I needed to start my own business, fast. I started by writing a business plan for ANC STOCK INVESTMENT LTD. With this burning desire to become my own boss, I had the urge to raise capital for the business. I started pitching the business plan to my family members, friends, and some three investors I was opportune to get.
From there, I started following up the legal process of registering the business. At the time, I didn’t have an office. Working from home, and with the coming of a few investors who bought the idea, I was able to move a step forward by relocating to our current location at mile 17, Buea.
The office was painted white, and it had only one ceiling-to-floor window, which faced the main Mile 17 street. In a state of half-organized clutter, with a chair behind it, a mahogany desk that served as my reading table sat in one corner of the room. On the desk sat a stack of papers scattered all over the table, while a few pens rested on them. Unlike many other offices on the office flat, mine didn’t have an air conditioner blustering through the room.
All I had was grit
For the first three months, I had to work alone. But the vision I had pushed me to raise some funds to acquire more equipment for the office. It was really difficult for me by then. So I sought financial help from my family members and friends but help never came because they didn’t believe in what I was building.
With no one to turn to, I had no choice but to engage in some menial jobs to keep up with the expenses and to build my vision. I remember how I attended events and everyone neglected me because they minimized me to express myself as the founder of ANC Stock, something that still happens till date at some events.

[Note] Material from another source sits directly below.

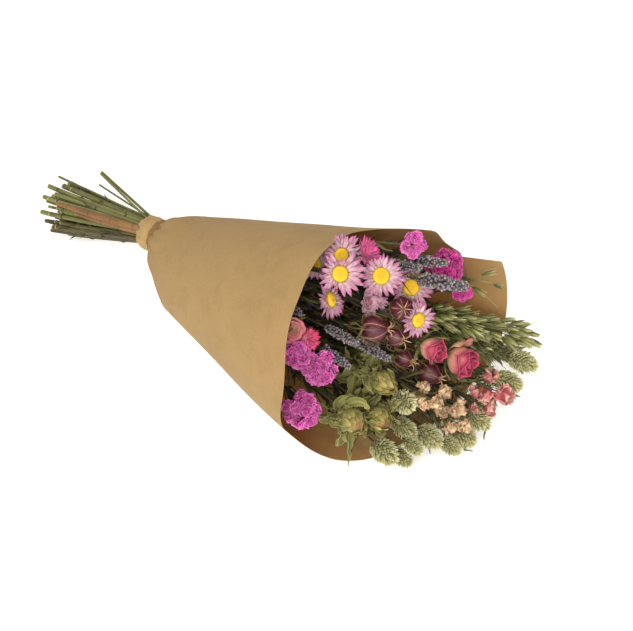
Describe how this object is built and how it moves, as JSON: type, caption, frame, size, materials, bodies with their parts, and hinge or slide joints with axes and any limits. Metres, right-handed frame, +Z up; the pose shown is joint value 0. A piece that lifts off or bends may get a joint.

However, I kept believing in what I was building. That grit eventually paid off after I presented my vision to some individuals who have now become major investors in the company. I then pulled up things to this level and I must say, it has not been easy since we initiated the business operations within the crisis. But as of now, we are doing great and have grown in all aspects; we have more investors and currently looking at expanding into other towns and regions of the country.